[MATERIAL PROVIDED start]
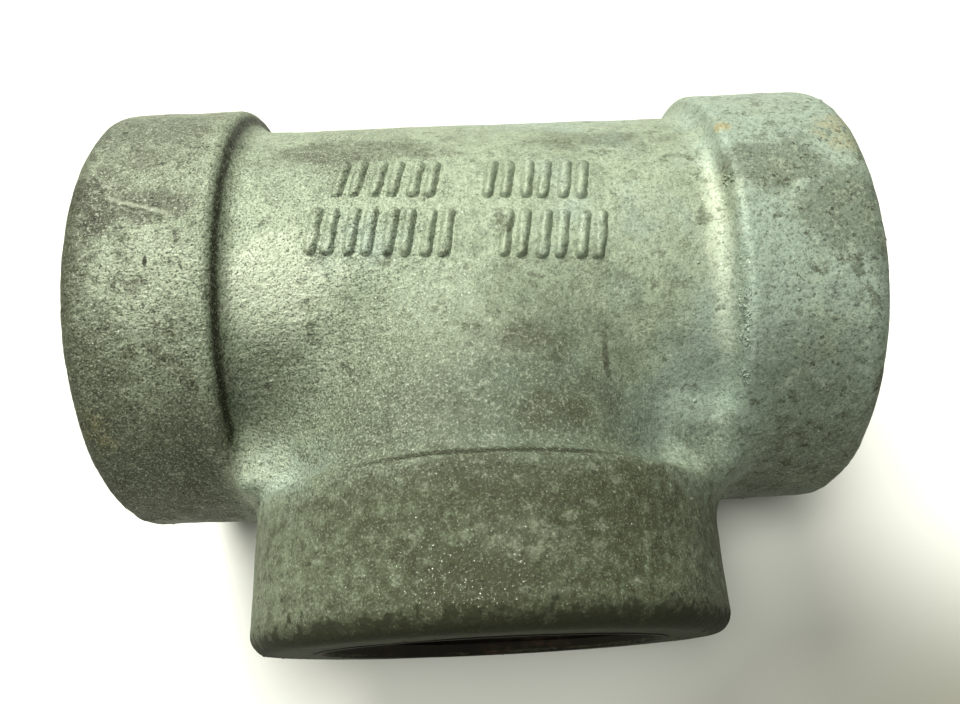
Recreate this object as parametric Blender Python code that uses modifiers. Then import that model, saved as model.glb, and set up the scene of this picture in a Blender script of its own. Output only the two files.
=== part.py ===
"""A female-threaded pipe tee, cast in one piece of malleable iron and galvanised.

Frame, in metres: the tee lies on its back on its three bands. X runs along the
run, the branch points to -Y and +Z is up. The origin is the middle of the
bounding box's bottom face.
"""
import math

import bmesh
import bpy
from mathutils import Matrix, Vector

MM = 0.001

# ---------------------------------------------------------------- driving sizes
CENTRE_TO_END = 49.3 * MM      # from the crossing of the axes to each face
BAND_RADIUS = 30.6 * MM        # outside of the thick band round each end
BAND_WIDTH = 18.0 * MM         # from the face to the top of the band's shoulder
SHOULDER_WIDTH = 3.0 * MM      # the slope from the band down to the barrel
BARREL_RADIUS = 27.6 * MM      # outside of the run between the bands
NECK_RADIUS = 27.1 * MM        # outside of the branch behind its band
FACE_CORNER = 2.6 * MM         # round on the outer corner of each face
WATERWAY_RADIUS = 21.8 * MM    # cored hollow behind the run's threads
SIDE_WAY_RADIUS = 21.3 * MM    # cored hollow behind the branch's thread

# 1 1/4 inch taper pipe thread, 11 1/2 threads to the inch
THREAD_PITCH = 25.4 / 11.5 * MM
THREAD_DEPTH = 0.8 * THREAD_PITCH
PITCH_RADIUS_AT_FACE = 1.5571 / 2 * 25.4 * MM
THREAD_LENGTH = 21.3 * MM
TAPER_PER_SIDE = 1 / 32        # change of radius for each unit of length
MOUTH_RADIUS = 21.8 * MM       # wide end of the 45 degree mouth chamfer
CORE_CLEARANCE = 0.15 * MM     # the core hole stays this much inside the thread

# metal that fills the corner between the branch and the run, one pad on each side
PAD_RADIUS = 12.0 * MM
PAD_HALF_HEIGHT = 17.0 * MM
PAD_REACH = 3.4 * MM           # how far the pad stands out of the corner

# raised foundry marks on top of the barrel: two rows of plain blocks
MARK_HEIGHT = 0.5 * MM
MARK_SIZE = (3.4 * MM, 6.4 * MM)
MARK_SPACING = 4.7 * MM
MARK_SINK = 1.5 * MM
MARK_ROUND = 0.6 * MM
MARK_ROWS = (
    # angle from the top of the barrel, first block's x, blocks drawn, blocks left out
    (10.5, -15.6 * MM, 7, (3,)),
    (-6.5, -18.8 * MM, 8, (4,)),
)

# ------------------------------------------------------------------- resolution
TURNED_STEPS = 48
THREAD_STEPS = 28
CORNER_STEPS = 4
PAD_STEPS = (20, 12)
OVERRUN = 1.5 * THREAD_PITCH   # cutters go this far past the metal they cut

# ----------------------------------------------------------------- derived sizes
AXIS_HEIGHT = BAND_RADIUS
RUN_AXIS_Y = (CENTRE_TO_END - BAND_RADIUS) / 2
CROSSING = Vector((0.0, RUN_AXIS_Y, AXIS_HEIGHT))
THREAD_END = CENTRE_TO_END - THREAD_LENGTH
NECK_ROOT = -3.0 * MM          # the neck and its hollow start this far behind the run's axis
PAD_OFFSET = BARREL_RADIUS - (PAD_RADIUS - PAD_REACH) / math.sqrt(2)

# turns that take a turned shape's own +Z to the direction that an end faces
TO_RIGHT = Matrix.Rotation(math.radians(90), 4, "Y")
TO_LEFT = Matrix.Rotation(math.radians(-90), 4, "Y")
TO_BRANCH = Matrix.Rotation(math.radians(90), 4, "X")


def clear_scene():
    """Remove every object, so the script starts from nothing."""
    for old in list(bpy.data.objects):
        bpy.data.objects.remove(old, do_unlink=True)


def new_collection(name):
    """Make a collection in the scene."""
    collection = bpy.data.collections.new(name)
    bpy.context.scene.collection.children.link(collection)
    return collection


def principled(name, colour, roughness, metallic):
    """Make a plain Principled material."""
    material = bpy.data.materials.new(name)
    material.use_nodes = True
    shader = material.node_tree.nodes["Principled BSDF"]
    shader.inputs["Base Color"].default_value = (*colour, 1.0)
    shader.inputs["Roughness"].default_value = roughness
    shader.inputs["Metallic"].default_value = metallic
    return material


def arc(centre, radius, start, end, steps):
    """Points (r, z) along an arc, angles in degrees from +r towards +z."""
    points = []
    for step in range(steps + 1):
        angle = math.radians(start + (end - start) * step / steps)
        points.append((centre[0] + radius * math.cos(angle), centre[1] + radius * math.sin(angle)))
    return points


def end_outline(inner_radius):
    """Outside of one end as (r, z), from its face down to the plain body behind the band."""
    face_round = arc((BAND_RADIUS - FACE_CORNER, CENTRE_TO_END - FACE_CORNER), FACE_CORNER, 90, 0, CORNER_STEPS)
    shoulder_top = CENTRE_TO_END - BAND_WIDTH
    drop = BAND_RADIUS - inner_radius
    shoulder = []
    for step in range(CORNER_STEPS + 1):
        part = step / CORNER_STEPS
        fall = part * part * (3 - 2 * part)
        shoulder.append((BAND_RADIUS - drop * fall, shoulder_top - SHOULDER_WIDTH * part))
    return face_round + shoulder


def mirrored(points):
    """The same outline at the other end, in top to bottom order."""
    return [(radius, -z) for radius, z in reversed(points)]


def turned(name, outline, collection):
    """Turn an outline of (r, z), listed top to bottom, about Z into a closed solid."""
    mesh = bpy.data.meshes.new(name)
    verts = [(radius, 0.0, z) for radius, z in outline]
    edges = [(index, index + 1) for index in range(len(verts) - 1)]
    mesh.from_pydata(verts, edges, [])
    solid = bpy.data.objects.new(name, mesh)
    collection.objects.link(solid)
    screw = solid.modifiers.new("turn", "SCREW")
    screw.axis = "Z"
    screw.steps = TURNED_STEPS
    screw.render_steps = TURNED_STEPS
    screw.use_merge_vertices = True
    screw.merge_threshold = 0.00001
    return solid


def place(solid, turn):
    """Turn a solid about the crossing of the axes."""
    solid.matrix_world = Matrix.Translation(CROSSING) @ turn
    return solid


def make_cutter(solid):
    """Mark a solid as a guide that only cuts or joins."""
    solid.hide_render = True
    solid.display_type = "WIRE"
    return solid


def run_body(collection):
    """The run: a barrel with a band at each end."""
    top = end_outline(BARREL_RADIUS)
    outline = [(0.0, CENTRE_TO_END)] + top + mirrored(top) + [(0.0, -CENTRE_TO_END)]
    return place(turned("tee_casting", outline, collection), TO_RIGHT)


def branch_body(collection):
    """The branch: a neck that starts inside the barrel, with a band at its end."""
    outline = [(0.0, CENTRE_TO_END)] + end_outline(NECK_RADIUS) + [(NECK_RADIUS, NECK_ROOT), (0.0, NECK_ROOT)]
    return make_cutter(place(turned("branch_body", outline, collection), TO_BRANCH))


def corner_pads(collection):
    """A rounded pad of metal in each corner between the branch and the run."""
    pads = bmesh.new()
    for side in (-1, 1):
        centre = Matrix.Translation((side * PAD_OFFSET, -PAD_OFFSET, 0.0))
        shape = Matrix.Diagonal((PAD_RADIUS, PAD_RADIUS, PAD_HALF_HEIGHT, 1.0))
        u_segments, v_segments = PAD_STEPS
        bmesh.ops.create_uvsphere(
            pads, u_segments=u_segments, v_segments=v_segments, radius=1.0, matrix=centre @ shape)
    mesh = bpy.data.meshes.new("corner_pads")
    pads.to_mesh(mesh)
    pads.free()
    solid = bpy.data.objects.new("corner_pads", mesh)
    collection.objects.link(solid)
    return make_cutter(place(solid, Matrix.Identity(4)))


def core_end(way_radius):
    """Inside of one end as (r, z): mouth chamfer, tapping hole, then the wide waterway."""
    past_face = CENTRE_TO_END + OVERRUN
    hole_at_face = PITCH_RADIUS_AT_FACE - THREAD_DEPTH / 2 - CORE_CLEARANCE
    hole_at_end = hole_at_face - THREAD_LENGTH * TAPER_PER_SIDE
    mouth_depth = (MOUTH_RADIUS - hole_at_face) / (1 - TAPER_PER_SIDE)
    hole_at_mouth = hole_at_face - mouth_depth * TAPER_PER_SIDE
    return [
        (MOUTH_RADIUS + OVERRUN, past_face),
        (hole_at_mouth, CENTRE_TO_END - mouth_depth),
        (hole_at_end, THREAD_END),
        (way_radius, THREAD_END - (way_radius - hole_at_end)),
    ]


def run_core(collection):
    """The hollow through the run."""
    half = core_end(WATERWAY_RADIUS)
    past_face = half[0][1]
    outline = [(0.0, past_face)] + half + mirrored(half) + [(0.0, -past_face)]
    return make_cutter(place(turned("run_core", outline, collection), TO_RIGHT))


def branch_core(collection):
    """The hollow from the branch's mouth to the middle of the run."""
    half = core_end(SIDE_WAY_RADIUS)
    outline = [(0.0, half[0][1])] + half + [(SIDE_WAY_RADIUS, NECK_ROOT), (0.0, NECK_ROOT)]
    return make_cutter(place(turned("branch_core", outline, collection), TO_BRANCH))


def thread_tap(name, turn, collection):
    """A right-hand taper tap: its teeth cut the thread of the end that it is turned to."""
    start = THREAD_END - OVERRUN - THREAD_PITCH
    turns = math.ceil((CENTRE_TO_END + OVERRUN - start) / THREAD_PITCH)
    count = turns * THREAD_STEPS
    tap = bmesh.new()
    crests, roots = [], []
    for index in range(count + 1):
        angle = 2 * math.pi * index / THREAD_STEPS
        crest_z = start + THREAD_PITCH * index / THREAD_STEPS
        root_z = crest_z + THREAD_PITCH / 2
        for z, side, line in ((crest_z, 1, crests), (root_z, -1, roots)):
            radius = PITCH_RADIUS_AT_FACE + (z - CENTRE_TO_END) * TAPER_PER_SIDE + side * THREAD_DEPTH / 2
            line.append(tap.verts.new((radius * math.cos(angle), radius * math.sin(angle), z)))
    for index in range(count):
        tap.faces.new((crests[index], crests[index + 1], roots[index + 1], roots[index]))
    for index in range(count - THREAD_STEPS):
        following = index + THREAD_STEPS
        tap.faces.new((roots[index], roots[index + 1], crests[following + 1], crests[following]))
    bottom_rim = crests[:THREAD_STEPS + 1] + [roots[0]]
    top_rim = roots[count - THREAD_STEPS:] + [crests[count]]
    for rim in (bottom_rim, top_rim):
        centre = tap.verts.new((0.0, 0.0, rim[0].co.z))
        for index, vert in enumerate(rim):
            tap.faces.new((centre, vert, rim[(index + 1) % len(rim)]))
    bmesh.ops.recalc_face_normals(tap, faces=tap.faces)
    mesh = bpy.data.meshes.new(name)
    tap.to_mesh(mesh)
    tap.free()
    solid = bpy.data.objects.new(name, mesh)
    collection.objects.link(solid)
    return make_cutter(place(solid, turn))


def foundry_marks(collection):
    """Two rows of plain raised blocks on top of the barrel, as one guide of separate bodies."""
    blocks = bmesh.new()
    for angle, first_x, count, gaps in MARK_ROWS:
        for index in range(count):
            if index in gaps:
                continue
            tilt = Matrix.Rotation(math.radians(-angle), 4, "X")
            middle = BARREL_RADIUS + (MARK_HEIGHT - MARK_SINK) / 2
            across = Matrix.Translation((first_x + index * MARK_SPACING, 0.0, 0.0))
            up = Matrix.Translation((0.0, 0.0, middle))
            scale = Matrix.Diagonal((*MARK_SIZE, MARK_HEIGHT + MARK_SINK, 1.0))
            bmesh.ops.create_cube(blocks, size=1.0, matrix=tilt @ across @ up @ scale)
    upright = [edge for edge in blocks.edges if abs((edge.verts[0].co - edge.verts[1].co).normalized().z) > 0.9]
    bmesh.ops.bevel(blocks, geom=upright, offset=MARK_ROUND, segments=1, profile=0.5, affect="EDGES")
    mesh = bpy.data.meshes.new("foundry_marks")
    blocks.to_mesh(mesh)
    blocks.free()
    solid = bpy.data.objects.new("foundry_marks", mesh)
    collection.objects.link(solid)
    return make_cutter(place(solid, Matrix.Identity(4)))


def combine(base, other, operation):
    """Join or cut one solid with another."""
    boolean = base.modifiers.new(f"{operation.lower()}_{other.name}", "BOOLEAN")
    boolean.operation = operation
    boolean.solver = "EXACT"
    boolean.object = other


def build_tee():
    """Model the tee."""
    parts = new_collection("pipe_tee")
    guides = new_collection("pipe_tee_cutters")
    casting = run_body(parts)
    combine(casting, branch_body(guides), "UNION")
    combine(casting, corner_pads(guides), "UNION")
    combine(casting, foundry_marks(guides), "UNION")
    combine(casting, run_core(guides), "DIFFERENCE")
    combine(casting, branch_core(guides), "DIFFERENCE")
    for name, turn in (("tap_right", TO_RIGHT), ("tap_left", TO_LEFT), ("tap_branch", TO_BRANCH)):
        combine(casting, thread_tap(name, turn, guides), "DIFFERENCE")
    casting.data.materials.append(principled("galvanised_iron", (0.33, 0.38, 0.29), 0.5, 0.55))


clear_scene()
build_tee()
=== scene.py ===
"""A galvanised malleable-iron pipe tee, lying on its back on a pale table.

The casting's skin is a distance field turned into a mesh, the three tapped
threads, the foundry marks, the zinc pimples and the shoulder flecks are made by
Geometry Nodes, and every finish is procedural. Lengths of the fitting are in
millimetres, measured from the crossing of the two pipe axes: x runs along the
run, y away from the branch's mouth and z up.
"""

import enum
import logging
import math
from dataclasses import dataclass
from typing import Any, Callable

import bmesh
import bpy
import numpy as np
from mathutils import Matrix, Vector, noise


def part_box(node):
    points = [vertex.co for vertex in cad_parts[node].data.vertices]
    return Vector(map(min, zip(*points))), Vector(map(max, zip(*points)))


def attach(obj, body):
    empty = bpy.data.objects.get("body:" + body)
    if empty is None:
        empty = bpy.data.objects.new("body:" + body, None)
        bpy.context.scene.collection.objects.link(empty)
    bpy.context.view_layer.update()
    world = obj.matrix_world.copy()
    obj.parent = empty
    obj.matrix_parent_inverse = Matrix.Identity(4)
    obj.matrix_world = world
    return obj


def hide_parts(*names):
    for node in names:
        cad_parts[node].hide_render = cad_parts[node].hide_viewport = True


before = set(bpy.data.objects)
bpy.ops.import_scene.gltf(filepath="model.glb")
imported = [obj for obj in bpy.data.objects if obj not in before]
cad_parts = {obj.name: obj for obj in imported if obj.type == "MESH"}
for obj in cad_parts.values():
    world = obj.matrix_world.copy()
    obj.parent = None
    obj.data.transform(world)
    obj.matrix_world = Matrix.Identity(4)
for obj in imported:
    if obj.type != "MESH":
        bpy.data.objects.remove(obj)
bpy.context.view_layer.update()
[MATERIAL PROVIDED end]
* [WHAT NEEDS TO BE DONE]:
Everything from the line with "0.29), 0.5, 0.55))" through the line with "bpy.data.objects.remove(obj)" is to be output exactly; leave out all other lines.

* [RESULT FOR THIS TASK]:
    casting.data.materials.append(principled("galvanised_iron", (0.33, 0.38, 0.29), 0.5, 0.55))


clear_scene()
build_tee()
=== scene.py ===
"""A galvanised malleable-iron pipe tee, lying on its back on a pale table.

The casting's skin is a distance field turned into a mesh, the three tapped
threads, the foundry marks, the zinc pimples and the shoulder flecks are made by
Geometry Nodes, and every finish is procedural. Lengths of the fitting are in
millimetres, measured from the crossing of the two pipe axes: x runs along the
run, y away from the branch's mouth and z up.
"""

import enum
import logging
import math
from dataclasses import dataclass
from typing import Any, Callable

import bmesh
import bpy
import numpy as np
from mathutils import Matrix, Vector, noise


def part_box(node):
    points = [vertex.co for vertex in cad_parts[node].data.vertices]
    return Vector(map(min, zip(*points))), Vector(map(max, zip(*points)))


def attach(obj, body):
    empty = bpy.data.objects.get("body:" + body)
    if empty is None:
        empty = bpy.data.objects.new("body:" + body, None)
        bpy.context.scene.collection.objects.link(empty)
    bpy.context.view_layer.update()
    world = obj.matrix_world.copy()
    obj.parent = empty
    obj.matrix_parent_inverse = Matrix.Identity(4)
    obj.matrix_world = world
    return obj


def hide_parts(*names):
    for node in names:
        cad_parts[node].hide_render = cad_parts[node].hide_viewport = True


before = set(bpy.data.objects)
bpy.ops.import_scene.gltf(filepath="model.glb")
imported = [obj for obj in bpy.data.objects if obj not in before]
cad_parts = {obj.name: obj for obj in imported if obj.type == "MESH"}
for obj in cad_parts.values():
    world = obj.matrix_world.copy()
    obj.parent = None
    obj.data.transform(world)
    obj.matrix_world = Matrix.Identity(4)
for obj in imported:
    if obj.type != "MESH":
        bpy.data.objects.remove(obj)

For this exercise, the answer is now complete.